-------- INFORMATION SHOWN

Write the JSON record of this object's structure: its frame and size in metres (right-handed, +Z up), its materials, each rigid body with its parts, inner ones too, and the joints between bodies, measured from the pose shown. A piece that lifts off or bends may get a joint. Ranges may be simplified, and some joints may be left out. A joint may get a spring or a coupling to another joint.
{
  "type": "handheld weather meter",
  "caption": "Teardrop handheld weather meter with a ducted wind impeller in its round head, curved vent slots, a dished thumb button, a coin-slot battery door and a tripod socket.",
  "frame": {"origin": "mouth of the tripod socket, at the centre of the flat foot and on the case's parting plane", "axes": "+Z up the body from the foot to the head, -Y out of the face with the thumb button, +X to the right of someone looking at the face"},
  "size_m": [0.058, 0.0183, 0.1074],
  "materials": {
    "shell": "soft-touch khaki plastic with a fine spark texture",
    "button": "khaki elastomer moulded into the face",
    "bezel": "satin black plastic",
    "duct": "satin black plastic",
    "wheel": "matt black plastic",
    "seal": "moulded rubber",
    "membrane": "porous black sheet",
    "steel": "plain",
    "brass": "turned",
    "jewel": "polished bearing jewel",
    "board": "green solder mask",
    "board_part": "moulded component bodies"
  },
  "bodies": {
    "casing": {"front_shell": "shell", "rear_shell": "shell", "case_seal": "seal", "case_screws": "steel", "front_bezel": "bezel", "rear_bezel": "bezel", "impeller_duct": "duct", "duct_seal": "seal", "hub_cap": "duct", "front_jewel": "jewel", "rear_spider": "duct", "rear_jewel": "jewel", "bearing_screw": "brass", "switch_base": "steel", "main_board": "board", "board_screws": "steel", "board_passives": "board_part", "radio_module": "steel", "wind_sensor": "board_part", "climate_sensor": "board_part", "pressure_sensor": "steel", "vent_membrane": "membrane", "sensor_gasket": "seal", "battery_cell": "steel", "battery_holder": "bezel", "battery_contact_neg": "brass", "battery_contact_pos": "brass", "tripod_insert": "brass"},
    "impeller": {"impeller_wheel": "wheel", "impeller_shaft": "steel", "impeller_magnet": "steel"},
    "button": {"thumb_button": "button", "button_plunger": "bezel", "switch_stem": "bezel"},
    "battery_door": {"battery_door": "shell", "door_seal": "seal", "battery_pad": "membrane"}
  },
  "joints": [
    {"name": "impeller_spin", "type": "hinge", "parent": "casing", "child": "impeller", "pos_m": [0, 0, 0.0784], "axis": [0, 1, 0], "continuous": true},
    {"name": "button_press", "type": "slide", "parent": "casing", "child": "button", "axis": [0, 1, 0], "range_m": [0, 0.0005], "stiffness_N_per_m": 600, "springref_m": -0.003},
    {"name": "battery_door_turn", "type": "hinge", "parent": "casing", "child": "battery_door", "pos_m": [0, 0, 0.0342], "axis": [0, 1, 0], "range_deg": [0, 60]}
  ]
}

----------------

§ **EXERCISE DIRECTIONS**: Quote every line of the data, word for word.

§ **SOLUTION TO THIS PROBLEM**:
Write the JSON record of this object's structure: its frame and size in metres (right-handed, +Z up), its materials, each rigid body with its parts, inner ones too, and the joints between bodies, measured from the pose shown. A piece that lifts off or bends may get a joint. Ranges may be simplified, and some joints may be left out. A joint may get a spring or a coupling to another joint.
{
  "type": "handheld weather meter",
  "caption": "Teardrop handheld weather meter with a ducted wind impeller in its round head, curved vent slots, a dished thumb button, a coin-slot battery door and a tripod socket.",
  "frame": {"origin": "mouth of the tripod socket, at the centre of the flat foot and on the case's parting plane", "axes": "+Z up the body from the foot to the head, -Y out of the face with the thumb button, +X to the right of someone looking at the face"},
  "size_m": [0.058, 0.0183, 0.1074],
  "materials": {
    "shell": "soft-touch khaki plastic with a fine spark texture",
    "button": "khaki elastomer moulded into the face",
    "bezel": "satin black plastic",
    "duct": "satin black plastic",
    "wheel": "matt black plastic",
    "seal": "moulded rubber",
    "membrane": "porous black sheet",
    "steel": "plain",
    "brass": "turned",
    "jewel": "polished bearing jewel",
    "board": "green solder mask",
    "board_part": "moulded component bodies"
  },
  "bodies": {
    "casing": {"front_shell": "shell", "rear_shell": "shell", "case_seal": "seal", "case_screws": "steel", "front_bezel": "bezel", "rear_bezel": "bezel", "impeller_duct": "duct", "duct_seal": "seal", "hub_cap": "duct", "front_jewel": "jewel", "rear_spider": "duct", "rear_jewel": "jewel", "bearing_screw": "brass", "switch_base": "steel", "main_board": "board", "board_screws": "steel", "board_passives": "board_part", "radio_module": "steel", "wind_sensor": "board_part", "climate_sensor": "board_part", "pressure_sensor": "steel", "vent_membrane": "membrane", "sensor_gasket": "seal", "battery_cell": "steel", "battery_holder": "bezel", "battery_contact_neg": "brass", "battery_contact_pos": "brass", "tripod_insert": "brass"},
    "impeller": {"impeller_wheel": "wheel", "impeller_shaft": "steel", "impeller_magnet": "steel"},
    "button": {"thumb_button": "button", "button_plunger": "bezel", "switch_stem": "bezel"},
    "battery_door": {"battery_door": "shell", "door_seal": "seal", "battery_pad": "membrane"}
  },
  "joints": [
    {"name": "impeller_spin", "type": "hinge", "parent": "casing", "child": "impeller", "pos_m": [0, 0, 0.0784], "axis": [0, 1, 0], "continuous": true},
    {"name": "button_press", "type": "slide", "parent": "casing", "child": "button", "axis": [0, 1, 0], "range_m": [0, 0.0005], "stiffness_N_per_m": 600, "springref_m": -0.003},
    {"name": "battery_door_turn", "type": "hinge", "parent": "casing", "child": "battery_door", "pos_m": [0, 0, 0.0342], "axis": [0, 1, 0], "range_deg": [0, 60]}
  ]
}